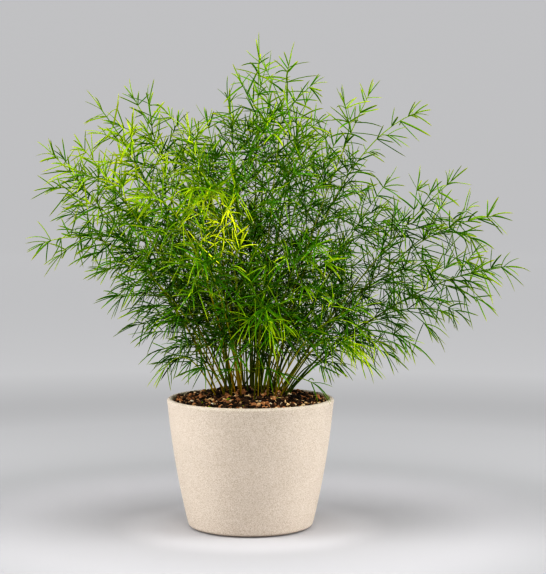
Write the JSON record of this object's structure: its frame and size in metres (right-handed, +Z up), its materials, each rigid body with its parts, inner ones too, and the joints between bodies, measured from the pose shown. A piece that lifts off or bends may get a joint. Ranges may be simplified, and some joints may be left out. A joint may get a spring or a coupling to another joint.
{
  "type": "potted sprengeri fern",
  "caption": "Bushy potted fern: thin leafy stems with fine needle-like leaves fan out of soil in a plain tapered beige pot that stands on its flat base.",
  "frame": {"origin": "middle of the pot's flat underside", "axes": "+Z up along the pot's axis, -Y towards the front of the plant, +X to its right as seen from the front"},
  "size_m": [0.4572, 0.3613, 0.442],
  "materials": {
    "pot": "matt, finely speckled stoneware",
    "soil": "dark crumbly bark and peat",
    "foliage": "green needles and stems with a slight sheen",
    "young_foliage": "yellow-green young needles and stems"
  },
  "bodies": {
    "root": {"pot": "pot", "soil": "soil", "stem_01": "foliage", "stem_02": "foliage", "stem_03": "foliage", "stem_04": "foliage", "stem_05": "foliage", "stem_06": "foliage", "stem_07": "foliage", "stem_08": "foliage", "stem_09": "foliage", "stem_10": "foliage", "stem_11": "foliage", "stem_12": "foliage", "stem_13": "foliage", "stem_14": "foliage", "stem_15": "foliage", "stem_16": "foliage", "stem_17": "foliage", "stem_18": "foliage", "stem_19": "foliage", "stem_20": "foliage", "stem_21": "foliage", "stem_22": "foliage", "stem_23": "foliage", "stem_24": "foliage", "stem_25": "foliage", "stem_26": "young_foliage", "stem_27": "young_foliage", "stem_28": "foliage", "stem_29": "foliage", "stem_30": "young_foliage", "stem_31": "foliage", "stem_32": "foliage", "stem_33": "foliage", "stem_34": "foliage", "stem_35": "foliage", "stem_36": "foliage", "stem_37": "foliage", "stem_38": "foliage", "stem_39": "foliage", "stem_40": "foliage", "stem_41": "foliage", "stem_42": "foliage"}
  },
  "joints": []
}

□ □ □ □

> **DIRECTIONS FOR THIS TASK**
The whole listing above needs to be written out again exactly.

> **COMPLETE RESPONSE**
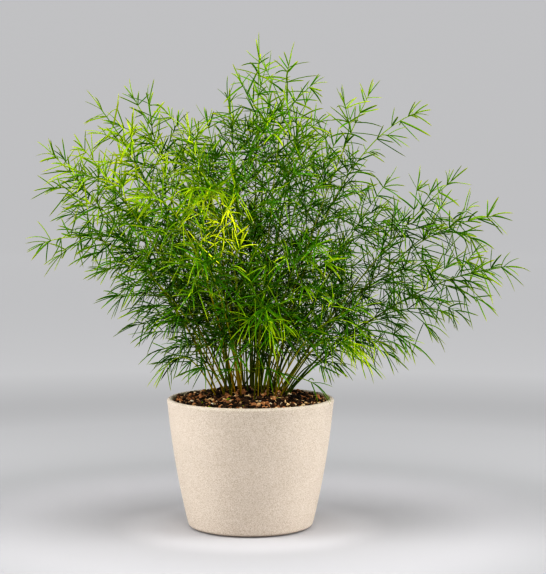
Write the JSON record of this object's structure: its frame and size in metres (right-handed, +Z up), its materials, each rigid body with its parts, inner ones too, and the joints between bodies, measured from the pose shown. A piece that lifts off or bends may get a joint. Ranges may be simplified, and some joints may be left out. A joint may get a spring or a coupling to another joint.
{
  "type": "potted sprengeri fern",
  "caption": "Bushy potted fern: thin leafy stems with fine needle-like leaves fan out of soil in a plain tapered beige pot that stands on its flat base.",
  "frame": {"origin": "middle of the pot's flat underside", "axes": "+Z up along the pot's axis, -Y towards the front of the plant, +X to its right as seen from the front"},
  "size_m": [0.4572, 0.3613, 0.442],
  "materials": {
    "pot": "matt, finely speckled stoneware",
    "soil": "dark crumbly bark and peat",
    "foliage": "green needles and stems with a slight sheen",
    "young_foliage": "yellow-green young needles and stems"
  },
  "bodies": {
    "root": {"pot": "pot", "soil": "soil", "stem_01": "foliage", "stem_02": "foliage", "stem_03": "foliage", "stem_04": "foliage", "stem_05": "foliage", "stem_06": "foliage", "stem_07": "foliage", "stem_08": "foliage", "stem_09": "foliage", "stem_10": "foliage", "stem_11": "foliage", "stem_12": "foliage", "stem_13": "foliage", "stem_14": "foliage", "stem_15": "foliage", "stem_16": "foliage", "stem_17": "foliage", "stem_18": "foliage", "stem_19": "foliage", "stem_20": "foliage", "stem_21": "foliage", "stem_22": "foliage", "stem_23": "foliage", "stem_24": "foliage", "stem_25": "foliage", "stem_26": "young_foliage", "stem_27": "young_foliage", "stem_28": "foliage", "stem_29": "foliage", "stem_30": "young_foliage", "stem_31": "foliage", "stem_32": "foliage", "stem_33": "foliage", "stem_34": "foliage", "stem_35": "foliage", "stem_36": "foliage", "stem_37": "foliage", "stem_38": "foliage", "stem_39": "foliage", "stem_40": "foliage", "stem_41": "foliage", "stem_42": "foliage"}
  },
  "joints": []
}